A lot of the qualities that tend to get you chosen as a leader don’t necessarily sit comfortably with empathy – strength of purpose, goal focus, analytical acumen and the rest. Some even say that the narcissists make the most effective leaders, yet narcissism is the polar opposite of empathy.   

And, sadly, we still mostly grow our leaders from privileged social groups, meaning there is often little common experience and understanding from which to build empathy.

Just telling leaders to be more empathetic runs the risk of creating more fake empathy and fuel for yet more TV sitcoms.  

That’s why I believe it matters more for a leader to be honest, transparent, true to themselves and respectful of everyone impacted by their leadership. With these qualities, you don’t need to be the most naturally empathetic person in the world, and you don’t need a mass of shared experience with the people you lead. The behaviours these qualities drive will foster a fundamental empathy with most people and for the rest, you may just have to play the ‘I don’t need you to like me, I’m the boss’ card.  

I’m not so naïve as to think that’s all there is to it. It’s easy to watch Barack Obama coolly netting a 3-pointer on a college basketball court, compare it with Boris Johnson tripping up a schoolkid in a playground kickabout, and make obvious observations about the contrast in empathy.
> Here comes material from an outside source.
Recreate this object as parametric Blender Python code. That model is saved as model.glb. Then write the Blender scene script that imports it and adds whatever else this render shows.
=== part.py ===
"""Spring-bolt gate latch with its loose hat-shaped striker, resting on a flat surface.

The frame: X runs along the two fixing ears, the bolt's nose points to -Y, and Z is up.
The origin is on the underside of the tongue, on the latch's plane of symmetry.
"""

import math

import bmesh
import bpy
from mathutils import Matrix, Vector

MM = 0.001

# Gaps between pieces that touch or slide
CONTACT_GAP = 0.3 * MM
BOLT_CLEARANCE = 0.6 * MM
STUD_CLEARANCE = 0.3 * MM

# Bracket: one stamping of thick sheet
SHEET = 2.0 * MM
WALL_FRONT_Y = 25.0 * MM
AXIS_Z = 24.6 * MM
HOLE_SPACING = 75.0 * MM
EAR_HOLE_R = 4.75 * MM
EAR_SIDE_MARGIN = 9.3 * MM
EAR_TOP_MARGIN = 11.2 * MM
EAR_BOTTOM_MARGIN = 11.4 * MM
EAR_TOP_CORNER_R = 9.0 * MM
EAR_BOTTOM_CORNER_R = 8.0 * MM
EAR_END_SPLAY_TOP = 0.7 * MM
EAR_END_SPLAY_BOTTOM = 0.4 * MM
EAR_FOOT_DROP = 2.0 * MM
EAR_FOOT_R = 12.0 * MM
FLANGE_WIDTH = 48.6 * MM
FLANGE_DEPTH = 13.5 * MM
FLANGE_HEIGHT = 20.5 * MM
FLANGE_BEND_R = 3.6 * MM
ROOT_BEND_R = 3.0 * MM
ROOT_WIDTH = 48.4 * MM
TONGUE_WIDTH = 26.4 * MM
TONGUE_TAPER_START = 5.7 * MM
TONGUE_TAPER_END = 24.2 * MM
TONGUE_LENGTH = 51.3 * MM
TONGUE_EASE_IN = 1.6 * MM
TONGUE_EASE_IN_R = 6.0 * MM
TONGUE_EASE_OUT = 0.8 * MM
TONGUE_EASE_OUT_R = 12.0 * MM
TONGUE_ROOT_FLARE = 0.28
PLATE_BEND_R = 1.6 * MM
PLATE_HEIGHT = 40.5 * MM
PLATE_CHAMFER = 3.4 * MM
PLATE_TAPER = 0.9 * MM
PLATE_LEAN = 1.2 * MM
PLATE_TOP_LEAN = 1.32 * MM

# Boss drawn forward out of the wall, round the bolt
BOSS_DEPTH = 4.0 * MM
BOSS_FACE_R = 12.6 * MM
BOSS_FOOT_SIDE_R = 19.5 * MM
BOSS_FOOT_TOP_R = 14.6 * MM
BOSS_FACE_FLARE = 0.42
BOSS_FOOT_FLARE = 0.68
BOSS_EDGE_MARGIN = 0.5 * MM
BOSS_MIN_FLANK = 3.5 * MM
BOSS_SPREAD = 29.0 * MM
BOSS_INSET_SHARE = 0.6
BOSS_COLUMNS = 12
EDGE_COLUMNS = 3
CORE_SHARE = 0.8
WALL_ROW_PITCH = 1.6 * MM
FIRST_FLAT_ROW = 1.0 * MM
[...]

In reality, it’s a fair bet that Boris Johnson’s apparent fake empathy efforts are carefully choreographed and planned to play to his agenda and that the ridicule they attract is an acceptable cost.

If you want to get clever about using fake empathy as part of a subtle and complex leadership strategy, good luck, but for the average team leader or manager I suggest the honest and transparent approach is a safer place to start.